In the context of Europe, does this generate a completely novel structure in terms of continuities of cultural existence? Though Muslim population in Europe is public from outside, but when Islam came to Indonesia, it became Indonesian Islam; when it spread over to Africa it became African Islam; and when it entered South Asia, it became south Asian Islam. Is there anything called Euro-Islam? Or is it just a diasporic manifestation of different Islams that we have in Europe? The answer to this query can only lie in an understanding that sees the ways in which the continuous presence of Islamic society as an immigrant society has been possible in Europe. This perspective differs from a solution that identifies the occurrence of terrorism as the beginning of its quest.
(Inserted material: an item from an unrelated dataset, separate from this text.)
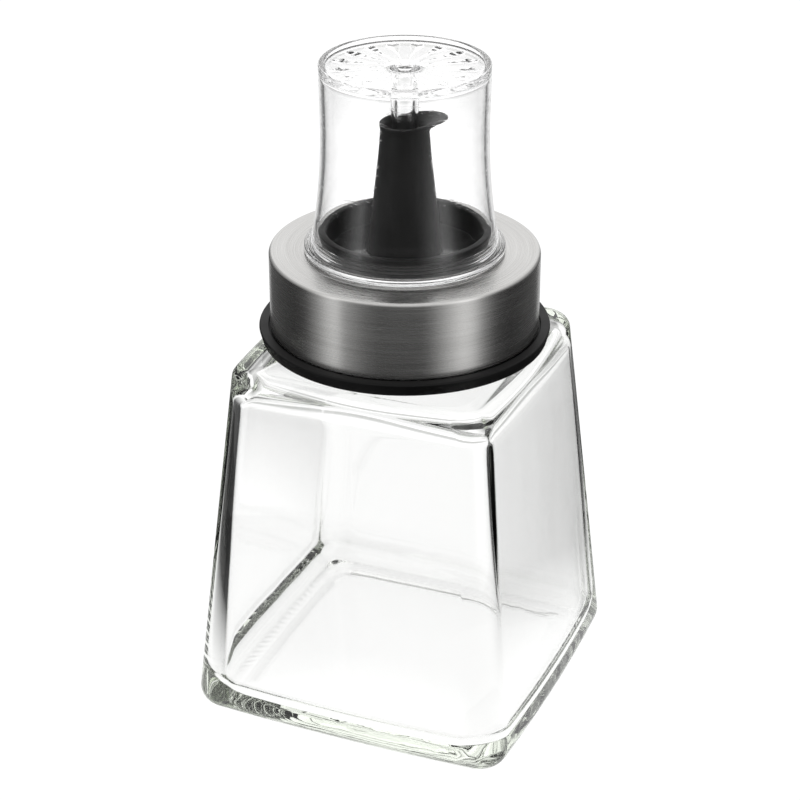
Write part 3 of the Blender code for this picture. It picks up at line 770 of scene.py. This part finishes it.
def cover_inner_rings(angles):
    """Foot recess, inner wall, ceiling and hollow stopper pin, ending on the axis."""
    low, top = COVER_LOW.z, COVER_HIGH.z
    under = top - RIM_HEIGHT - DISC_THICKNESS
    clear, above_tray = TRAY_RADIUS + GAP + 0.05 * MM, TRAY_RIM + GAP
    profile = [(clear + 0.9 * MM, low), (clear + 0.5 * MM, low + 0.1 * MM)]
    profile += [(clear, low + 0.6 * MM), (clear, above_tray)]
    for drop in np.linspace(32.5 * MM, 3.0 * MM, 34):
        profile.append((cover_radius(drop) - COVER_WALL, top - drop))
    corner, wall = 0.5 * MM, COVER_RIM_RADIUS - COVER_WALL
    profile += arc(wall - corner, under - corner, corner, 0, 90, 5)
    profile += [(radius, under) for radius in np.linspace(wall - 1.5 * MM, PIN_RADIUS + 1.6 * MM, 12)]
    profile += arc(PIN_RADIUS + 1.2 * MM, under - 1.2 * MM, 1.2 * MM, 90, 180, 6)
    tip = 0.4 * MM
    profile += [(PIN_RADIUS - 0.02 * MM, height)
                for height in np.linspace(under - 2 * MM, PIN_END + 1.2 * MM, 12)]
    profile += arc(PIN_RADIUS - tip - 0.05 * MM, PIN_END + tip, tip, 0, -90, 5)
    profile += arc(PIN_BORE + 0.35 * MM, PIN_END + 0.25 * MM, 0.25 * MM, 270, 180, 4)
    profile += [(PIN_BORE - 0.05 * MM, height)
                for height in np.linspace(PIN_END + 1.0 * MM, under - 2.0 * MM, 10)]
    profile += arc(PIN_BORE - 0.6 * MM, under - 1.15 * MM, 0.5 * MM, 0, 90, 5)
    return [polar(radius, height, angles) for radius, height in profile]


def make_cover():
    outside, angles = cover_outer_rings()
    top = COVER_HIGH.z - RIM_HEIGHT
    under = top - DISC_THICKNESS - 0.65 * MM
    cover = skin("clear_cover", outside + cover_inner_rings(angles), clear_plastic(),
                 (0, 0, top - 0.7 * MM), (0, 0, under), sharp=20)
    return place(cover, "cover", "clear_plastic", "dust_cover")


# ---------------------------------------------------------------- stage

class Lamp:
    """The node tree of an emitting surface or of the world, with short calls for its nodes."""

    def __init__(self, owner):
        owner.use_nodes = True
        self.tree = owner.node_tree
        self.tree.nodes.clear()
        path = self.node("ShaderNodeLightPath")
        self.camera = path.outputs["Is Camera Ray"]
        self.mirrored = self.math("MINIMUM", self.math(
            "ADD", path.outputs["Glossy Depth"], path.outputs["Diffuse Depth"]), 1.0)

    def node(self, kind, **settings):
        made = self.tree.nodes.new(kind)
        for key, value in settings.items():
            setattr(made, key, value)
        return made

    def link(self, output, target):
        self.tree.links.new(output, target)

    def math(self, operation, first, second):
        made = self.node("ShaderNodeMath", operation=operation)
        for socket, value in zip(made.inputs, (first, second)):
            if isinstance(value, float):
                socket.default_value = value
            else:
                self.link(value, socket)
        return made.outputs["Value"]

    def mix(self, factor, first, second):
        made = self.node("ShaderNodeMix")
        self.link(factor, made.inputs["Factor"])
        for socket, value in zip(("A", "B"), (first, second)):
            if isinstance(value, float):
                made.inputs[socket].default_value = value
            else:
                self.link(value, made.inputs[socket])
        return made.outputs["Result"]

    def remap(self, source, low, high, to_low, to_high):
        made = self.node("ShaderNodeMapRange")
        for socket, value in zip(("From Min", "From Max", "To Min", "To Max"), (low, high, to_low, to_high)):
            made.inputs[socket].default_value = value
        self.link(source, made.inputs["Value"])
        return made.outputs["Result"]

    def split(self, output):
        made = self.node("ShaderNodeSeparateXYZ")
        self.link(self.node("ShaderNodeTexCoord").outputs[output], made.inputs["Vector"])
        return made.outputs

    def round_light(self, axes, stops):
        """Light by the direction round the Z axis, in degrees to the right of the camera."""
        turn = self.math("ARCTAN2", axes["Y"], axes["X"])
        # The camera's side of the Z axis is a quarter turn before +X, and the ramp starts behind
        turns = self.math("DIVIDE", turn, math.tau)
        share = self.math("FRACT", self.math("ADD", turns, 1.75 - CAMERA_AZIMUTH / math.tau), 0.0)
        ramp = self.node("ShaderNodeValToRGB")
        row = ramp.color_ramp.elements
        while len(row) < len(stops):
            row.new(0.5)
        for element, (degrees, light) in zip(row, stops):
            element.position = (degrees + 180) / 360
            element.color = (light, light, light, 1)
        self.link(share, ramp.inputs["Fac"])
        return ramp.outputs["Color"]

    def finish(self, strength, solid=None, colour=None):
        """Emits the strength; where solid is below 1 the surface lets rays through."""
        glow = self.node("ShaderNodeEmission")
        if colour:
            self.link(colour, glow.inputs["Color"])
        self.link(strength, glow.inputs["Strength"])
        output = self.node("ShaderNodeOutputMaterial")
        if solid is None:
            self.link(glow.outputs["Emission"], output.inputs["Surface"])
            return
        mix = self.node("ShaderNodeMixShader")
        self.link(solid, mix.inputs["Fac"])
        self.link(self.node("ShaderNodeBsdfTransparent").outputs["BSDF"], mix.inputs[1])
        self.link(glow.outputs["Emission"], mix.inputs[2])
        self.link(mix.outputs["Shader"], output.inputs["Surface"])


def stand(name, mesh, look):
    look.cycles.emission_sampling = "NONE"
    mesh.materials.append(look)
    made = bpy.data.objects.new(name, mesh)
    SCENE.collection.objects.link(made)
    return made


def make_floor():
    """White to the camera; flagged and shaded through clear pieces; dim in mirrored light."""
    look = bpy.data.materials.new("pale_floor")
    lamp = Lamp(look)
    axes = lamp.split("Object")
    reach = lamp.node("ShaderNodeVectorMath", operation="LENGTH")
    lamp.link(lamp.node("ShaderNodeTexCoord").outputs["Object"], reach.inputs[0])
    reach = reach.outputs["Value"]
    near = lamp.math("MULTIPLY", lamp.remap(reach, 56 * MM, 84 * MM, 0, 1),
                     lamp.remap(reach, 170 * MM, 200 * MM, 1, 0))
    flagged = lamp.math("ADD", near, lamp.remap(reach, 450 * MM, 600 * MM, 0, 1))
    light = lamp.mix(flagged, 1.0, lamp.round_light(axes, FLAGS))
    level = lamp.remap(reach, 175 * MM, 215 * MM, THROUGH_GLASS, THROUGH_COVER)
    band = lamp.math("MULTIPLY", lamp.remap(reach, 330 * MM, 430 * MM, 0, 1),
                     lamp.remap(reach, 560 * MM, 700 * MM, 1, 0))
    behind = lamp.round_light(axes, BEHIND)
    level = lamp.math("MULTIPLY", level, lamp.mix(lamp.math("MULTIPLY", band, behind), 1.0, FAR_SHADE))
    through = lamp.math("MULTIPLY", light, level)
    around = lamp.math("MULTIPLY", lamp.round_light(axes, PANELS), 0.3)
    mirrored = lamp.mix(lamp.remap(reach, 50 * MM, 85 * MM, 0, 1), WHITE, around)
    unseen = lamp.mix(lamp.mirrored, through, mirrored)
    strength = lamp.mix(lamp.camera, unseen, WHITE)
    # Painted green: where the floor is dim to rays through clear pieces, its light turns to the flags' green
    tint = lamp.node("ShaderNodeValToRGB")
    for element, (place, colour) in zip(tint.color_ramp.elements, ((0.14, PAINTED_FLAG_GREEN), (0.75, (1, 1, 1)))):
        element.position = place
        element.color = (*colour, 1)
    lamp.link(lamp.mix(lamp.mirrored, strength, 1.0), tint.inputs["Fac"])
    lamp.finish(strength, colour=tint.outputs["Color"])
    bm = bmesh.new()
    bmesh.ops.create_circle(bm, cap_ends=True, segments=96, radius=FLOOR_RADIUS)
    mesh = bpy.data.meshes.new("floor")
    bm.to_mesh(mesh)
    bm.free()
    stand("floor", mesh, look).location.z = -0.05 * MM


def make_tent():
    """Studio panels round the object, which the camera never sees itself."""
    look = bpy.data.materials.new("studio_panels")
    lamp = Lamp(look)
    axes = lamp.split("Object")
    rise = lamp.remap(axes["Z"], 30 * MM, 150 * MM, 0.9, 1.6)
    panels = lamp.math("MULTIPLY", lamp.round_light(axes, PANELS), rise)
    high = lamp.remap(axes["Z"], 80 * MM, 290 * MM, 0, 1)
    lamp.finish(lamp.mix(high, panels, OVERHEAD), lamp.mirrored)
    angles = even_angles(128)
    low, high = polar(TENT_RADIUS, 0, angles), polar(TENT_RADIUS, TENT_HEIGHT, angles)
    mesh = bpy.data.meshes.new("studio_panels")
    mesh.from_pydata(np.concatenate([low, high]).tolist(), [], bridge((0, 128), (128, 128)))
    stand("studio_panels", mesh, look).visible_camera = False


def make_world():
    """White all round for the camera; mirrored, the same panels under a bright ceiling."""
    world = bpy.data.worlds.new("studio")
    lamp = Lamp(world)
    axes = lamp.split("Generated")
    panels = lamp.mix(lamp.remap(axes["Z"], 0.5, 0.8, 0, 1), lamp.round_light(axes, PANELS), OVERHEAD)
    panels = lamp.math("MULTIPLY", panels, SKY_SHARE)
    level = lamp.remap(lamp.math("ABSOLUTE", axes["Z"], 0.0), 0.1, 0.3, 1, 0)
    through = lamp.math("MULTIPLY", lamp.mix(level, 1.0, lamp.round_light(axes, FLAGS)), THROUGH_GLASS)
    strength = lamp.mix(lamp.camera, lamp.mix(lamp.mirrored, through, panels), WHITE)
    back = lamp.node("ShaderNodeBackground")
    back.inputs["Color"].default_value = (1, 1, 1, 1)
    lamp.link(strength, back.inputs["Strength"])
    lamp.link(back.outputs["Background"], lamp.node("ShaderNodeOutputWorld").inputs["Surface"])
    world.cycles.sampling_method = "NONE"
    SCENE.world = world


def make_camera():
    data = bpy.data.cameras.new("camera")
    data.lens = CAMERA_LENS
    data.sensor_width = 36
    data.clip_start, data.clip_end = 0.01, 20
    camera = bpy.data.objects.new("camera", data)
    camera.location = (
        CAMERA_DISTANCE * math.sin(CAMERA_AZIMUTH), -CAMERA_DISTANCE * math.cos(CAMERA_AZIMUTH),
        CAMERA_HEIGHT,
    )
    camera.rotation_euler = (math.pi / 2 - CAMERA_PITCH, 0, CAMERA_AZIMUTH + CAMERA_SWING)
    SCENE.collection.objects.link(camera)
    SCENE.camera = camera


def set_light_paths():
    SCENE.view_settings.view_transform = "Standard"
    SCENE.cycles.max_bounces = 24
    SCENE.cycles.transmission_bounces = 24
    SCENE.cycles.glossy_bounces = 24
    SCENE.cycles.transparent_max_bounces = 24


make_camera()
make_world()
make_floor()
make_tent()
set_light_paths()
black = black_plastic()
make_bottle()
make_liner()
make_cap(black)
make_shell()
make_spout(black)
make_cover()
This means trying to understand how Islam is an agency of communication between immigrants functioned in terms of location in the new circumstance of Europe. The dynamics of location that is intimately associated with colonial designs and power politics of the 19th century came to be reflected in the conception of Islam as an agency. This is a realm where Islam is a means of translation, or a means through which mediation with the ‘other’ faced in the context of everyday life is addressed. Here actions are representative of their participation in the public of the ‘other’. The clearer understanding of Islam hence will be determined by developments of these indicators and through the dialogic praxis between the Europe and the Islamic population.
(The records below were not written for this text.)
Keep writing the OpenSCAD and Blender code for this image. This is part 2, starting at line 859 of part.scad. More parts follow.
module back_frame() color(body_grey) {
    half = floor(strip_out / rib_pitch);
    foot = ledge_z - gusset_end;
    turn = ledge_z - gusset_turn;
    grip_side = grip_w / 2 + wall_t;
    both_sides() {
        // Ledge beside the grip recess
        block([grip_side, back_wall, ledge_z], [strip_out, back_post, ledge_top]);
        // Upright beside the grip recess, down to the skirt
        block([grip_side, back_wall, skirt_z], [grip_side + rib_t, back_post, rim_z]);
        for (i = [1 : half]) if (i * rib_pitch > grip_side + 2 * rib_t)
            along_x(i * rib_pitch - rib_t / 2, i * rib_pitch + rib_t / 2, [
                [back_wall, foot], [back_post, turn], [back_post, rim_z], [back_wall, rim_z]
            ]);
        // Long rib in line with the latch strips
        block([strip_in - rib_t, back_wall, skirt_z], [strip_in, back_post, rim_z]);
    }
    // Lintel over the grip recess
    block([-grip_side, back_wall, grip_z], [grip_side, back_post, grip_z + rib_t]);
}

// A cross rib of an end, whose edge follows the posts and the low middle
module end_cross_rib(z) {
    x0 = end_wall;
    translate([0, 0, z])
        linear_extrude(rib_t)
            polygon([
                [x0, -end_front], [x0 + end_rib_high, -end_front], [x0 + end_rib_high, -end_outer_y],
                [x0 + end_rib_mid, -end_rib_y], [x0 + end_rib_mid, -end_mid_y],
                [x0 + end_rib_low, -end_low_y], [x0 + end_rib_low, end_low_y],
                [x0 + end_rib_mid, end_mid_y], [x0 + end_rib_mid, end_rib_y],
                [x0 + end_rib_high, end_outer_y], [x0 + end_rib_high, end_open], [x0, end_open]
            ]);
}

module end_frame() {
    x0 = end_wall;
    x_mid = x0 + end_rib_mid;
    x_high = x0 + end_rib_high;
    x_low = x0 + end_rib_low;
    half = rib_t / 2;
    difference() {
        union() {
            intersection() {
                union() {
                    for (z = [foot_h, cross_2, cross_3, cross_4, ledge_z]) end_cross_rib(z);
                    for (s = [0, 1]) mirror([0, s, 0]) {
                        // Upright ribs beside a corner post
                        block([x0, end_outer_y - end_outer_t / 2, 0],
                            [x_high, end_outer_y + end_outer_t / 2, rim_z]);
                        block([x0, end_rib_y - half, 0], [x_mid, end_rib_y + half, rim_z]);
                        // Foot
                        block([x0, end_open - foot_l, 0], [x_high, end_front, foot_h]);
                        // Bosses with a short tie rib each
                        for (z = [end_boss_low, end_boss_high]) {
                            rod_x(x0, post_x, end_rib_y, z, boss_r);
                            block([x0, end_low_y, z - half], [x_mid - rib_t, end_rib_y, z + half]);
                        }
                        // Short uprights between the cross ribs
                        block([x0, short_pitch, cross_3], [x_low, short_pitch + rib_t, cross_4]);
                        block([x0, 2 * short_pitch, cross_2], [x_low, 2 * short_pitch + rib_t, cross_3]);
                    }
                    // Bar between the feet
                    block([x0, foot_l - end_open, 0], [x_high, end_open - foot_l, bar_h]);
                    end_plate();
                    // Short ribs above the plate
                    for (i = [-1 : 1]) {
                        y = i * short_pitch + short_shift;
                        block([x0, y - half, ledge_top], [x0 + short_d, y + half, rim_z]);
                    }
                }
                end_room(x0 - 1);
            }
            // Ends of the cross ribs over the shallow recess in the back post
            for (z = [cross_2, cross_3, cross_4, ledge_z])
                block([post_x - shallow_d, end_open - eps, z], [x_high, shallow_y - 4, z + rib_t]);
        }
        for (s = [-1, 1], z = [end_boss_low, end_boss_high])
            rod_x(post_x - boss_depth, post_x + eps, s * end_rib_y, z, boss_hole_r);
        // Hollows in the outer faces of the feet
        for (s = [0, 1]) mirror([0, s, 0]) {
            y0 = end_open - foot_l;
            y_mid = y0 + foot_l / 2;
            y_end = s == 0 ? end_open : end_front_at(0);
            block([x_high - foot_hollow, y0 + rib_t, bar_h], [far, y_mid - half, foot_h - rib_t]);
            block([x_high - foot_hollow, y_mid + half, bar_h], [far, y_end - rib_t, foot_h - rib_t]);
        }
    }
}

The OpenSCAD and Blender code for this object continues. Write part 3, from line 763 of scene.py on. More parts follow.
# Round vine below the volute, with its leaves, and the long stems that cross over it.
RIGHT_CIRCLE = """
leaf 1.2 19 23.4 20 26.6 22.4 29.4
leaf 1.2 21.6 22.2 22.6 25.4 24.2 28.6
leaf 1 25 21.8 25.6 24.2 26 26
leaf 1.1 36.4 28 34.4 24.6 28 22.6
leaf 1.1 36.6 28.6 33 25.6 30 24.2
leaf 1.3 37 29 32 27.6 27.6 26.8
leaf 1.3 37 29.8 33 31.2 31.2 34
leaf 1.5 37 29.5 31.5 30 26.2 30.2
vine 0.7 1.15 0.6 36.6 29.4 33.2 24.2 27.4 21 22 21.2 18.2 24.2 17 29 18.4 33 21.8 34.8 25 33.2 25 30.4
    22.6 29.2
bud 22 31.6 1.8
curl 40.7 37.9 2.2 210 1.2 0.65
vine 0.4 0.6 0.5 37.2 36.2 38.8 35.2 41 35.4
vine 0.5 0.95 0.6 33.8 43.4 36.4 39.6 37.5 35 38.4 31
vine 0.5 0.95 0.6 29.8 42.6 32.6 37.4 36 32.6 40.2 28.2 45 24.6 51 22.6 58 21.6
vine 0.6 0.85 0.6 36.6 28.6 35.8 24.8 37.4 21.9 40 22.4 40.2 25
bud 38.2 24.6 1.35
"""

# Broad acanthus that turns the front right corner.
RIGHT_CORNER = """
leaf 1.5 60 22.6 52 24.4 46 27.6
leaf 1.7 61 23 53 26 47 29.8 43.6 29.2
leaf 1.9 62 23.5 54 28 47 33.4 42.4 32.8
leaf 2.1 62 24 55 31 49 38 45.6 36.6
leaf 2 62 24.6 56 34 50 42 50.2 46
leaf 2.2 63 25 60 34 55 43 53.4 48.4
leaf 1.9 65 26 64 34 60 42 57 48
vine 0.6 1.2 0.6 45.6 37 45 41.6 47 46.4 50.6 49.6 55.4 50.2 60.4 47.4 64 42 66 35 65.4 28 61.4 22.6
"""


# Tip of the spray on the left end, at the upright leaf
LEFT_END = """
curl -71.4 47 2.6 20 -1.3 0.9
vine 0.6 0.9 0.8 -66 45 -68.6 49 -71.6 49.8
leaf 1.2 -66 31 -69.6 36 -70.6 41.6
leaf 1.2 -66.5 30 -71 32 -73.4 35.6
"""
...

Any dialogue happens only when there is a difference – of opinion, values, interests, or any kind. Sameness cannot create the ground for dialogue. What is this dialogue all about? Apart from simply an effort aiming at conflict resolution, i.e. at times seen as an alternative to war, it also means resolving certain differences, or arriving at certain consensus to make peace on new grounds to build bridges between different cultures through inter-cultural understanding that is based on ethical, religious, and political issues in order to identify both the differences and mutual interests of all parties concerned as they can share an intellectual history, morality and values affecting one another. Does this cross-cultural approach of bridging the gaps lead to, or search for, establishing an international morality. And what morality is that? Equally damaging for dialogue is to limit it in geographical terms e.g. the Middle East region as is often associated with Islam. Where as the largest numbers of Muslims live in South and Southeast Asia, where innovative solutions for the above-mentioned problems have been developed which can certainly be a site for learning how Islam(s) negotiate(s) its space from the ‘other’. At the same time, we have to acknowledge the fact that Islam, as a political, religious, or cultural phenomenon, is very diverse. Tibi holds the view that Islam is not solely a religion but also a civilization, a very specific civilizational awareness, where Muslims share certain basics – of Islamic history and morality. Having a civilizational self-awareness is what distinguishes them from others. I am not too sure about this claim but one can certainly say that there are moments when one identifies with Islamic identity and at the same time one can differ from this and take refuge in other identity – for example, regional, sectarian or caste identity as it works in South Asia – that is equally ascribed in the citizens of the state. In South Asian context, the creation of Bangladesh can be seen on these lines as demand for separation or assertion of difference cannot belong to the sameness.

The study of dialogue is thus primarily as moment of silent communication where the meanings of the actions can be derived from the context in which they were enacted. Seen from a historical perspective the way in which Islamists were associated with radical politics in France in the mid 20th century or the way Muslims came to occupy a cultural space in the configuration of the late 20th century German nation are the sort of broad areas where the location of institutions and personalities as the constituents of cultural intercourse can be understood in their moments of action. Such ‘events’ are remembered usually as markers in the everyday presence even as topics of conversation in gatherings. The phenomenon of gathering is a common phenomenon with a formalised characteristic that enables it to represent an occasion when a collective is required. This makes its form a significant means through which the everyday life of an immigrant is constituted. The location of these as the sites of dialogue can reveal important insights into the understanding the continuities of existence as an immigrant.

In Europe, the image of Islam is increasingly being characterised by negative clichés, at the same time widespread distorted images of the West and its ‘imperialist interest’ have experienced a revival in the Muslim societies where they favour anti-Western ways of thinking and acting. In both cases, the ‘other’ culture is seen as monolithic enemy. So there are perceptions and misperceptions about the other, but the way the observer perceives it can surely differ. Stereotyping of the image of Islam, in popular international media, is not a post 9/11 phenomenon. In fact, Iranian Revolution, Gulf War and Rushdie Affair are three major events that occurred in the contemporary history of international media, which concerned both Muslim and non-Muslim world. These events, together with 9/11 and subsequent terrorist attacks elsewhere, led to a direct impact of stereotyping, generalization, and oversimplification, where Muslims became the targets and the victims of ‘guilt’ by associating to these stereotypes. Muslims in Europe usually claim that Islamic traditions are portrayed without adequate consideration of historic truths or Muslim sensibilities.

The above article comes out from my research on 'Stereotypes and Agents of Dialogue(s) with Islam(s) in Europe'. The research was carried out during Nov. 2005 to Feb. 2006 at Islamwissenschaft, Universität Erfurt, Germany.